My dictionary defines a miracle as “an event or action that apparently contradicts known scientific laws” and “a remarkable thing.” However, most people associate a miracle with an act of God, so I was surprised when I saw the words “Miracle On The Hudson” on television, describing the U.S. Airways jetliner that ditched this month in the New York river. Sadly, our country endured a spiritual drought about ten years ago, making it taboo to be a Christian. Even though Christians have reclaimed some of their right to say they believe in God without being chastised, other than evangelists and ministers the media who are under more scrutiny and more likely to be attacked for such professions of faith, lag behind the general public. This is the first time in recent years I can recall seeing the word “miracle” on the news, most likely because of its religious connotation.
Some meanings of spiritual are “of the spirit or the soul,” “of religion,” and “not corporeal,” which draws one’s thoughts even closer to a higher power. So, I was shocked when I heard a television commentator say that he didn’t see how anyone could look at what happened on the Hudson River in New York without feeling spiritual about it. Because our country has become a secular society controlled by an even more worldly media that so often denounces Christianity, I was happy to find that some, even though immersed in the glitzy realm of nightly stardom, apparently stood so in awe of the event that they could not in good conscience fail to mention that these people must have had help from above.

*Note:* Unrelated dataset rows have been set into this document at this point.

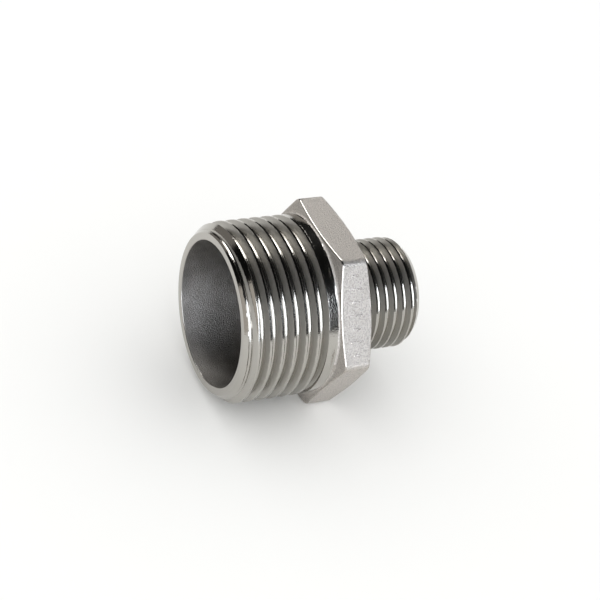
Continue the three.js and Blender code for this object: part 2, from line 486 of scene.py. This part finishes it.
# The sums that cut the thread, in order: a name, a Math operation, and its terms. A term is a number, or the
# name of an earlier sum, of a coordinate, or of one of the tree's inputs.
THREAD_SUMS = (
    ("y squared", "POWER", "y", 2.0),
    ("z squared", "POWER", "z", 2.0),
    ("radius squared", "ADD", "y squared", "z squared"),
    ("radius", "SQRT", "radius squared"),
    ("angle", "ARCTAN2", "z", "y"),
    ("turn", "DIVIDE", "angle", math.tau),
    # How many pitches a point lies past the first crest, less the share of a turn that the helix has climbed.
    ("past first crest", "SUBTRACT", "x", "Crest At"),
    ("pitches", "DIVIDE", "past first crest", "Pitch"),
    ("phase", "SUBTRACT", "pitches", "turn"),
    ("groove", "FLOOR", "phase"),
    ("share", "PINGPONG", "phase", 0.5),
    ("from crest", "MULTIPLY", "share", "Pitch"),
    # A flat crest with sharp edges, then a straight flank. Points close to a crest's edge are moved onto it.
    ("crest half", "MULTIPLY", "Pitch", CREST_HALF),
    ("past crest", "SUBTRACT", "from crest", "crest half"),
    ("off edge", "ABSOLUTE", "past crest"),
    ("at edge", "LESS_THAN", "off edge", "Snap"),
    ("short of crest", "SUBTRACT", "Major Radius", "radius"),
    ("on blank", "LESS_THAN", "short of crest", LEAST_CHANGE),
    ("snaps", "MULTIPLY", "at edge", "on blank"),
    ("shift", "MULTIPLY", "past crest", "snaps"),
    ("past edge", "SUBTRACT", "past crest", "shift"),
    ("fraction", "SUBTRACT", "phase", "groove"),
    ("rising", "LESS_THAN", "fraction", 0.5),
    ("direction", "MULTIPLY_ADD", "rising", 2.0, -1.0),
    ("signed shift", "MULTIPLY", "shift", "direction"),
    ("new x", "SUBTRACT", "x", "signed shift"),
    ("flank", "DIVIDE", "past edge", math.tan(HALF_ANGLE)),
    ("flank drop", "MAXIMUM", "flank", 0.0),
    # The root is an arc, tangent to both flanks.
    ("half pitch", "MULTIPLY", "Pitch", 0.5),
    ("to root", "SUBTRACT", "half pitch", "from crest"),
    ("arc", "MULTIPLY", "Pitch", ROOT_ARC),
    ("arc squared", "POWER", "arc", 2.0),
    ("to root squared", "POWER", "to root", 2.0),
    ("height squared", "SUBTRACT", "arc squared", "to root squared"),
    ("safe square", "MAXIMUM", "height squared", 0.0),
    ("arc height", "SQRT", "safe square"),
    ("lift", "SUBTRACT", "arc", "arc height"),
    ("depth", "MULTIPLY", "Pitch", THREAD_DEPTH),
    ("root drop", "SUBTRACT", "depth", "lift"),
    ("root half", "MULTIPLY", "arc", math.cos(HALF_ANGLE)),
    ("in root", "LESS_THAN", "to root", "root half"),
    ("root less flank", "SUBTRACT", "root drop", "flank drop"),
    ("drop", "MULTIPLY_ADD", "root less flank", "in root", "flank drop"),
    # The groove gets shallower where the tool is drawn out, along its own helix.
    ("grooves", "ADD", "groove", "turn"),
    ("groove middle", "ADD", "grooves", 0.5),
    ("groove along", "MULTIPLY", "groove middle", "Pitch"),
    ("groove at", "ADD", "groove along", "Crest At"),
    ("still to go", "SUBTRACT", "Run-out End", "groove at"),
    ("run-out", "SUBTRACT", "Run-out End", "Run-out Start"),
    ("share to go", "DIVIDE", "still to go", "run-out"),
    ("at most all", "MINIMUM", "share to go", 1.0),
    ("kept", "MAXIMUM", "at most all", 0.0),
    ("cut", "MULTIPLY", "drop", "kept"),
    ("thread radius", "SUBTRACT", "Major Radius", "cut"),
    ("cut radius", "MINIMUM", "radius", "thread radius"),
    ("scale", "DIVIDE", "cut radius", "radius"),
    ("new y", "MULTIPLY", "y", "scale"),
    ("new z", "MULTIPLY", "z", "scale"),
    # How far up a flank a point lies, from 0 at the root to 1 at the crest, and 0 wherever nothing was cut.
    ("flank and root", "SUBTRACT", "half pitch", "crest half"),
    ("flank width", "SUBTRACT", "flank and root", "root half"),
    ("up flank", "SUBTRACT", "to root", "root half"),
    ("share up", "DIVIDE", "up flank", "flank width"),
    ("not below", "MAXIMUM", "share up", 0.0),
    ("even share", "MINIMUM", "not below", 1.0),
    ("not above", "POWER", "even share", TORN_POWER),
    ("below crest", "SUBTRACT", "radius", "cut radius"),
    ("is cut", "GREATER_THAN", "below crest", LEAST_CHANGE),
    ("flank share", "MULTIPLY", "not above", "is cut"),
    # Which points lie in the bore.
    ("in bore", "LESS_THAN", "radius", "Bore Limit"),
)
THREAD_LENGTHS = (
    "Major Radius",
    "Pitch",
    "Crest At",
    "Run-out Start",
    "Run-out End",
    "Snap",
    "Bore Limit",
)


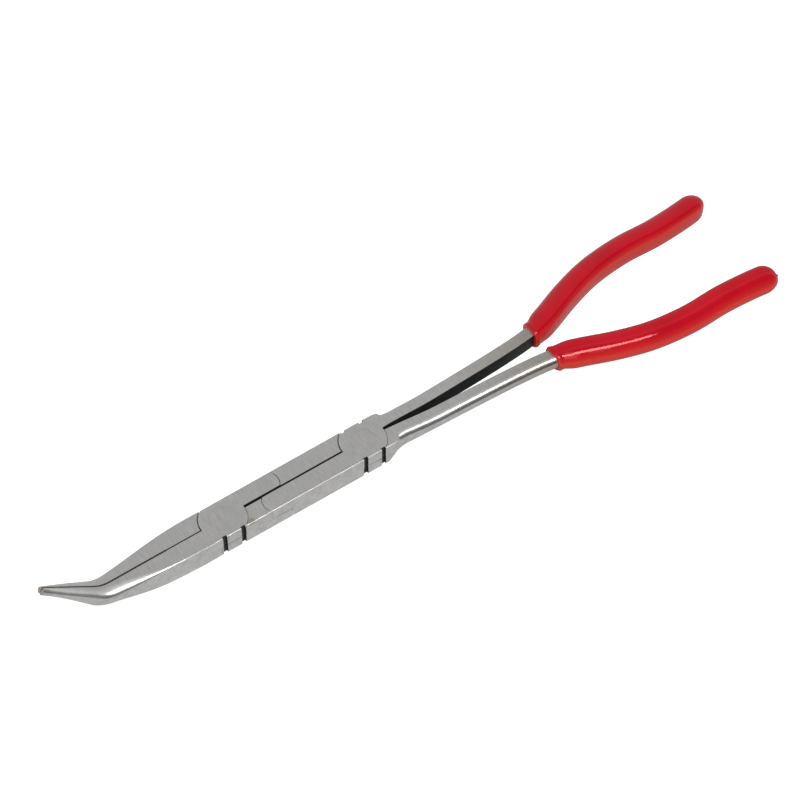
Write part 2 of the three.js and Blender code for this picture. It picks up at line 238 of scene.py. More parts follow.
def outer_outline(half_width, height, top, bottom):
    """(out, down) points from the top's middle to the underside's middle, round one outer side.
    top and bottom are the (across, down) half axes of the two outer edges' quarter ellipses."""
    turns = [0.5 * math.pi * k / EDGE_STEPS for k in range(EDGE_STEPS + 1)]
    points = [(0.0, 0.0), ((half_width - top[0]) * 0.5, 0.0)]
    for turn in turns:
        points.append((half_width - top[0] * (1 - math.sin(turn)), top[1] * (1 - math.cos(turn))))
    for turn in turns:
        points.append((half_width - bottom[0] * (1 - math.cos(turn)), height - bottom[1] * (1 - math.sin(turn))))
    points += [((half_width - bottom[0]) * 0.5, height), (0.0, height)]
    return points


def whole_ring(x, top_z, slope, outline):
    """The outline on both sides of the centreline as one ring."""
    both = [(side * out, down) for side, part in ((1, outline), (-1, outline[-2:0:-1])) for out, down in part]
    return [Vector((x - down * math.sin(slope), out, top_z - down * math.cos(slope))) for out, down in both]


# %% [markdown]
# ## The nose
# The top edge of the nose runs straight ahead of the jaw pivot, bends up through forty degrees and runs
# straight to the tip. The sections hang from that edge and get narrower and thinner. The rounding of the
# outer edges starts as a fine broken edge at the joint and swells until the top is a low crown, which falls
# away a little towards its outer side. That is what catches the light in one long line.

# %% Nose path and sizes
JAW_HALF_WIDTH = 8.1
TIP_HALF_WIDTH = 1.7
TIP_HEIGHT = 3.2
NOSE_STRAIGHT = 53.7
NOSE_LENGTH = NOSE_STRAIGHT + 30.2
NOSE_ANGLE = math.radians(40)
NOSE_BEND_RADIUS = 9.0
NOSE_END = NOSE_LENGTH - NOSE_BEND_RADIUS * (2 * math.tan(NOSE_ANGLE / 2) - NOSE_ANGLE)
NARROWS_FROM, NARROWING = 12, 1.5
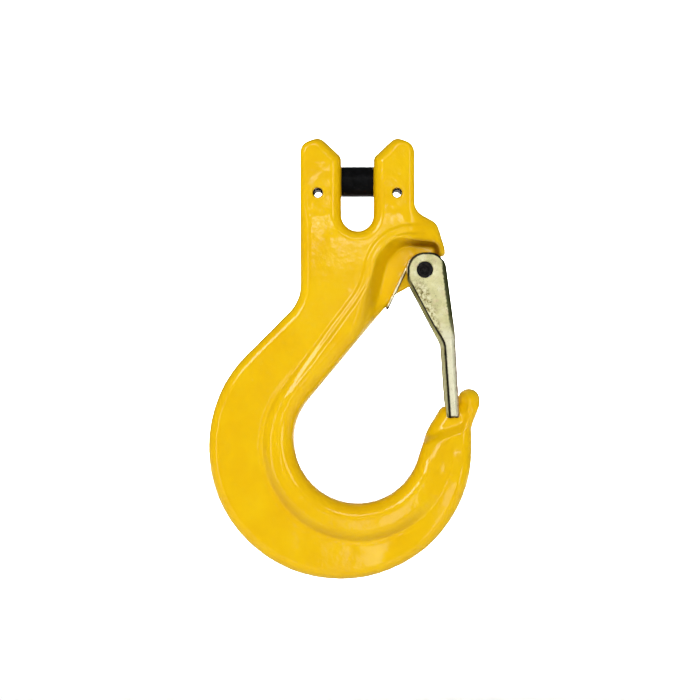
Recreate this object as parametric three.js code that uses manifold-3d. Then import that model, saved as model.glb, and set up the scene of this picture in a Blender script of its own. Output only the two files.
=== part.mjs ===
// Clevis sling hook with a spring latch, for 10 mm chain.
// Millimetres, +Z up. The origin is the centre of the load pin. X runs across the clevis and
// the hook's throat opens towards +X. The hook is symmetric front to back about Y = 0.
import * as THREE from 'three';
import * as BufferGeometryUtils from 'three/addons/utils/BufferGeometryUtils.js';
import Module from 'manifold-3d';

const wasm = await Module();
wasm.setup();

// ---- Driving dimensions ----

const GAP = 0.3;                      // running clearance between pieces

const FLAT_HALF = 11.5;               // half thickness of the ears, shank and outer flange
const BEAD_HALF = 13.5;               // half thickness at the raised bead around the seat
const BOSS_HALF = 3.6;                // half thickness of the thin boss that carries the latch
const NOSE_HALF = 6.2;                // half thickness of the nose where the latch straddles it
const TIP_HALF = 8.6;                 // half thickness of the nose's tip
const RIM = 1.2;                      // rounding of the forging's edges

const EAR_SIDE = 23.5;                // outer side of each clevis ear
const SLOT_HALF = 6.5;                // half width of the clevis slot
const SLOT_CENTRE_Z = -14.2;          // centre of the slot's round floor

const BOWL = { x: -7, z: -109, radius: 53.9 };     // outer circle of the bowl
const SEAT = { x: 0, z: -106, radius: 25.7 };      // inner circle, where the load sits
const BEAD_WIDTH = 13;                // bead width, measured from the seat
const TIP = { x: 45.9, z: -89.6, radius: 4.5 };    // round end of the nose
const NOSE_FOOT_Z = -99.6;            // where the nose starts to be thinner than the bowl
const POCKET_CHAMFER = 1.5;           // chamfer along the foot of the pocket's walls
const CUT_DEPTH = 15;                 // long enough for a cutter to clear the body's faces

const PIN_RADIUS = 6.25;              // load pin
const PIN_HALF = 22.6;                // half length of the load pin
const GROOVE_X = 16.2;                // retaining pins, and the grooves they run in
const RETAINER_Z = -5.3;
const RETAINER_RADIUS = 1.95;
const RETAINER_BORE = 1.6;
const RETAINER_HALF = 10.8;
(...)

I agree. It’s a miracle. The reports I heard told of acts deviating from the norm from the moment a flock of birds hit and disabled both engines. A reporter spoke of how skilled the pilot of U.S. Airways Flight 1549 had to be to clear a building, not only putting the plane down in the water, but also doing it in a way that kept it from cracking. We’ve come to learn that he is an airline safety expert as well as a seasoned pilot. But without aid once the Airbus A320 was down, many in the freezing water probably couldn’t have survived. Some say that lessons learned since 9/ll benefited these victims. Seeing the plane adrift one of the first responders said he didn’t even need a call to tell him of the emergency. In addition, by the time he arrived to take the survivors into a warm cabin, preventing hypothermia, other first responders and the coast guard were there to do the same.
Describing the rescue, reporters used the word “extraordinary.” One passenger talking about the scene on the craft told of people who were stunned and frightened still finding a way to escape in the chaos of such a horrible tragedy. The fact that all got off is a great tribute to the way the crew handled the situation. Also, some find it amazing that the airplane floated long enough to allow those aboard to flee to safety. They want to study the jetliner to see why. So, was the “miracle” the result of expertise and years of training? The survivor reporting said before the plane went down many of those aboard had said prayers. Had God heard them and answered?
When we or the media speak of the incident, even though we are willing to use the words “miracle” and “spiritual” no one has said “Praise the Lord” or “Thank you Lord, for saving these people.” Is it a blessing that God gave the pilot and crew the opportunity to develop the skill and knowledge to handle such a tragedy? Is it coincidence or God’s hand that gave those deplaning the presence of mind to do it? Several times since the happening I’ve been in the midst of people amazed by the phenomenon that allowed so many to avert a deadly catastrophe, giving glory to the pilot, the crew, the responders, and the survivors. All of us, myself included, admire the pilot and crew for their courage, their knowledge, and the efficiency with which they performed their jobs, providing safety for those under their watch. However, a thought in the back of my mind keeps nagging me. Is it strange that we aren’t thanking God for taking care of all of those involved, including the crew and the passengers? I’m sorry to say I didn’t mention God’s greatness or his part in the “miracle” to anyone until I spoke with a young woman currently studying the books of the Old Testament.
When I asked her if she’d noticed that people were falling short of praising God for the “miracle,” she said, “Yes, I have. I can just imagine how the entire episode would be recorded in the Bible. It would read something like, ‘the people were in grave danger, and they prayed and cried out to me for help. And, I heard their pleas. I caused the pilot to miss the building and land the plane without cracking it. Then, I sent the first responders to save the people from the freezing water. And, I made them get off the plane without harming one another. I gave some of the passengers the presence of mind to help others who needed it. And still, the world has not praised me. They have not acknowledged my deeds.’”
Isaiah 43: 10 - 13 - “You are my witnesses, declares the Lord, and my servant whom I have chosen, so that you may know and believe me and understand that I am he. Before me no god was formed, nor will there be one after me. I, even I, am the Lord, and apart from me there is no savior. I have revealed and saved and proclaimed--I, and not some foreign god among you. You are my witnesses, declares the Lord, that I am God. Yes, and from ancient days I am he. No one can deliver out of my hand. When I act, who can reverse it?”